Abstract: "Danger Is Everywhere": Experiences of Continuous Traumatic Stress Following Gunshot Survivorship (Society for Social Work and Research 29th Annual Conference)

Please note schedule is subject to change. All in-person and virtual presentations are in Pacific Time Zone (PST).

"Danger Is Everywhere": Experiences of Continuous Traumatic Stress Following Gunshot Survivorship

Schedule:
Sunday, January 19, 2025
Boren, Level 4 (Sheraton Grand Seattle)
* noted as presenting author
Gabrielle Andrade, Masters of Social Work Research Assistant, Columbia University, NY
Nathan Aguilar, LCSW, Doctoral Student, Columbia University, New York, NY
Owyn Guinnip, Masters of Social Work Research Assistant, Columbia University, NY
Background and Purpose: Community-based gun violence disproportionately impacts young Black and Latino boys and men and is a catalyst for ethnic and racial health disparities in the United States. The fear of community-based gun violence substantially distorts the way that millions of people live their lives. This is especially true as the majority of community-based gun violence injuries result in survivorship producing detrimental mental and physical repercussions for survivors and family members. Post-Traumatic Stress Disorder, a concept used to understand the traumatic aftermath and symptomatology, doesn’t take into account the forward-facing nature of gun violence and lacks historical context accounting for the disproportionate nature of community-based gun violence (e.g., race and socioeconomic status). Continuous Traumatic Stress (CTS) focuses on the ongoing anticipation of future threats and traumas rather than those from the past. CTS has mainly been utilized within the international literature in war-torn countries and highlights how persistent poverty, racial and gender-based violence, as well as violence committed by institutional actors (e.g., law enforcement) continuously traumatize vulnerable populations. Understanding community-based gun violence through CTS may provide a new perspective on its psychological and social impact.

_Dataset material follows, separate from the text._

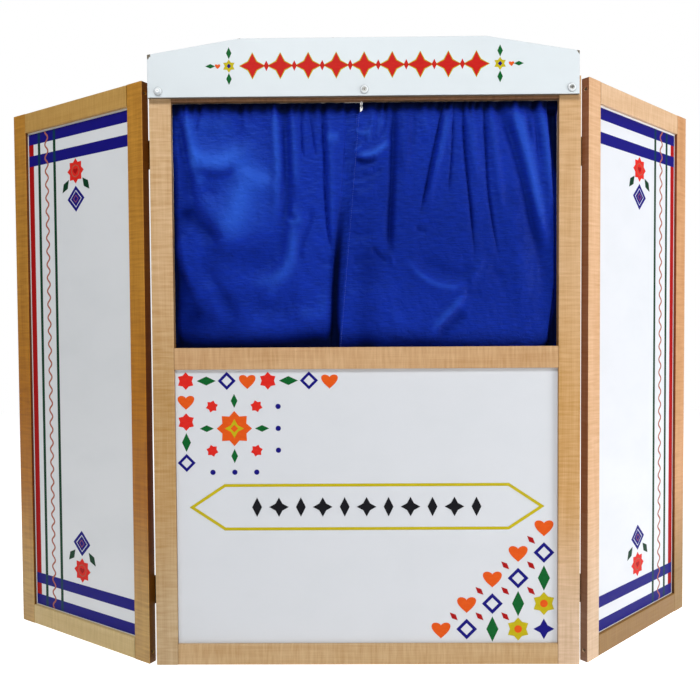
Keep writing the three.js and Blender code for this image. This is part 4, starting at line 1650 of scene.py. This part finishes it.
RIGHT_FOLDS = (
    Fold(((-24, 1118), (-6, 1108), (14, 1112)), 4, -2.6),
    Fold(((-30, 1070), (-16, 1076), (-2, 1088)), 4, -2.4),
    Fold(((-34, 1012), (-14, 1006), (6, 1010)), 4, -2.2),
    Fold(((-38, 950), (-18, 944), (0, 950)), 4, -2.0),
    Fold(((-20, 1060), (8, 1062), (30, 1074), (56, 1094)), 6, -5.0),
    Fold(((-18, 1047), (4, 1046), (28, 1058)), 5, 3.4),
    Fold(((-10, 1022), (12, 1024), (38, 1042)), 6, 2.8),
    Fold(((-24, 982), (4, 984), (30, 1000)), 9, -3.0),
    Fold(((4, 1086), (13, 1118), (22, 1155)), 6, -3.2),
    Fold(((22, 1096), (32, 1128), (40, 1168)), 5, -3.0),
    hung(((46, 1172), (42, 1130), (30, 1096)), 5, 3.0),
    hung(((62, 1172), (61, 1115), (58, 1030), (54, 950), (52, 890), (54, 850)), 7.5, 7.0, 0.25),
    Fold(((12, 876), (28, 858), (46, 842)), 5, 3.8),
    Fold(((48, 862), (56, 850), (58, 830)), 5, -2.4),
    hung(((88, 1172), (85, 1110), (80, 1010)), 11, -4.6),
    hung(((104, 1172), (101, 1130), (96, 1060)), 7, 4.0),
    hung(((128, 1172), (127, 1140), (125, 1090)), 10, -3.2),
    crease(((163, 1172), (148, 1095), (128, 1000), (112, 938)), 3.2, 6.4, -0.3),
    hung(((178, 1172), (163, 1100), (143, 1020), (126, 940)), 9, -4.0),
    crease(((184, 1172), (180, 1065), (173, 980)), 3.0, 4.4),
    Fold(((104, 918), (114, 908), (130, 906)), 6, 3.2),
    crease(((203, 1172), (206, 1100), (213, 1020), (222, 930), (228, 840)), 3.2, 6.2, 0.25),
    hung(((220, 1172), (223, 1090), (234, 1000)), 10, -4.0),
    crease(((245, 1172), (250, 1100), (256, 1000), (266, 920), (280, 840)), 3.2, 5.6, 0.25),
    hung(((260, 1172), (268, 1080), (278, 1000), (290, 920)), 9, -3.8),
    hung(((270, 1172), (287, 1138), (303, 1105), (320, 1050), (336, 985), (350, 915), (366, 850),
         (380, 780)), 12, 8.0, 0.1),
    hung(((304, 1172), (322, 1090), (341, 1020), (361, 925), (380, 860)), 12, -6.0),
    hung(((331, 1172), (337, 1130), (346, 1080)), 5, 3.8),
    hung(((348, 1172), (354, 1120), (364, 1040)), 5, 3.4),
    hung(((364, 1172), (372, 1100), (381, 1010), (383, 920)), 8, -4.4),
    Fold(((84, 846), (116, 814), (150, 794), (186, 788), (214, 796)), 11, -5.4),
    Fold(((100, 862), (150, 830), (192, 818), (230, 832)), 14, 3.6),
    Fold(((206, 782), (224, 776), (244, 777)), 7, 3.2),
    Fold(((214, 800), (230, 824), (250, 862)), 8, -2.6),
    Fold(((212, 784), (180, 744), (154, 716), (130, 684)), 10, -5.4),
    Fold(((206, 742), (176, 710), (148, 688)), 14, 5.2),
    Fold(((258, 832), (276, 813), (296, 802)), 9, 3.0),
    Fold(((298, 970), (316, 865), (332, 750)), 20, -4.4),
    Fold(((-38, 906), (-8, 900), (20, 910)), 8, 2.6),
    Fold(((-34, 838), (0, 850), (34, 856)), 9, 2.4),
    Fold(((-44, 780), (0, 768), (66, 790)), 26, -3.6),
    Fold(((46, 748), (72, 714), (90, 680)), 14, -3.6),
)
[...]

Methods: A structured purposive sampling method was used to conduct 21 separate qualitative interviews between November 2022 and March 2024 with survivors of gun violence and their chosen family members from Brooklyn, NY. The interviews were transcribed verbatim and then analyzed by a team of three researchers. In combination with CTS researchers utilized a grounded theory and thematic analysis approach to allow ideas and concepts to emerge from the data. Member checking was an integral analytical method to enhance the credibility of study findings. It involved the feedback from advisory board members composed of staff at a Brooklyn-based hospital-based violence intervention program and community residents who have extensive experience working with or living in communities impacted by gun violence.

Results: Qualitative analysis from separate interviews with gunshot survivors and their chosen family members yielded three key thematic findings: 1) Absence of protection: Highlights a failure of just and effective systems to promote safety. 2) Present and Anticipated Trauma: Describes the fixation on current and expected traumatic threats. 3) Necessary Adaptive Symptoms: Suggests that individual responses and behaviors evolve as coping mechanisms to manage ongoing threats.

Conclusion and Implications: Little scholarship has utilized CTS to explore the varying adaptations and frameworks that gunshot survivors and their family members use to maximize safety despite little institutional protection. Findings address this research gap by utilizing CTS to illuminate how gunshot survivors and family members experience absence of system protection, adopt hypervigilance and psychosocial strategies to enhance protection and may experience post traumatic growth following their injury. Future research should consider utilizing CTS in cases of community-based gun violence and collaborate with international scholars who are working within communities with high rates of gun violence. These findings add new insights into the gun violence literature and bolster existing trauma literature by utilizing the conceptualization of CTS from the perspectives of both community-based gunshot survivors and their family members.